The worse thing a teacher can do, I think, is try too hard to be “on a level” with the teenager. I remember numerous times as a kid when teachers would try this, and though it may work for a moment, soon enough the kids see through it, and will run merry rule over the lesson. I think teachers who do this are the ones who were uncool in their own school days. They see their intervening years as having endowed them with some kind of adult wisdom to be the child’s spiritual guru. I think trying to “talk on the level” of teenagers is more condescending than establishing a line of fair authority. They see through the facade.
I certainly wouldn’t classify myself as an expert in education, but my experiences as a child and teacher have taught me that drawing a consistent line is the key to working with kids. You set the boundaries, lead by example, and be good at what you do. If you are pretending, they will rip you to shreds.
Thinking back to the Night of Festivals, there really is a fine line between mime and dance. Especially for boys, who tend to act stupid to their mates in a dance situation, to thin the embarrassment of “expressing themselves”. Watching the efforts of the various assembled, I couldn’t help but think of holiday camps, and popular dance routines. Even though the music was inflected with a relaxed latino character, the British, bless them, were running around like bulls (sometimes literally, in a semi-racist fashion), and when dancing in pairs would throw their partners around like rag dolls, with little care if their lady of choice hit a hard surface, or another lady of another’s choosing.

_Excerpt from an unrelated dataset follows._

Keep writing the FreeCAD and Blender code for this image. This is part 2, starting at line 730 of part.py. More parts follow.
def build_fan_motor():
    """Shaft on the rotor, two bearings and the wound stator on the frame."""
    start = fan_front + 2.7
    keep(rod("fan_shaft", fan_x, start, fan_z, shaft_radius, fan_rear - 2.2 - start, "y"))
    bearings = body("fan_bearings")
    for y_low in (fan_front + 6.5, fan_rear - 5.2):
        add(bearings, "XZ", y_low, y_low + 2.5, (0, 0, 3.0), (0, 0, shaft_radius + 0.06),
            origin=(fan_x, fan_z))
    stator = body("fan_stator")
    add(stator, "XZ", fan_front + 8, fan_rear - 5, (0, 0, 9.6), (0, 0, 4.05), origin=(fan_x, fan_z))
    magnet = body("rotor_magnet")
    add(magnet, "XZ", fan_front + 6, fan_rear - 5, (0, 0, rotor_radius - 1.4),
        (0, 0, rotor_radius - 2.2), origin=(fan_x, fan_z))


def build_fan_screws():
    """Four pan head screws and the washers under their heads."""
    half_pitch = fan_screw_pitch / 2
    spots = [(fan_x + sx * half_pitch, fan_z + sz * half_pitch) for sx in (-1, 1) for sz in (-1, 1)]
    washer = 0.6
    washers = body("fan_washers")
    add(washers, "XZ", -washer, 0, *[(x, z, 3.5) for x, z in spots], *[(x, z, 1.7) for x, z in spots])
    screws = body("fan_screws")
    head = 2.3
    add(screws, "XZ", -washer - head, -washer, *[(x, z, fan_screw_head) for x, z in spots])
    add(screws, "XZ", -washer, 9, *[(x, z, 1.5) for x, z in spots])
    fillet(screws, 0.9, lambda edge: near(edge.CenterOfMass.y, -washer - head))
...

I think, as a race, the British are more comfortable with pre-determined group dances. One I remember from one of those nostalgia tv shows had people sit in a line with their legs open, bum to groin with the person behind you and groin to bum with the one in front, from where you would then mime rowing, everyone’s arms moving in time, but bums firmly static on the ground. Really in no form does it resemble dancing. Maybe it was the possibility of a dry hump which made this manoeuvre so popular for a period in the seventies.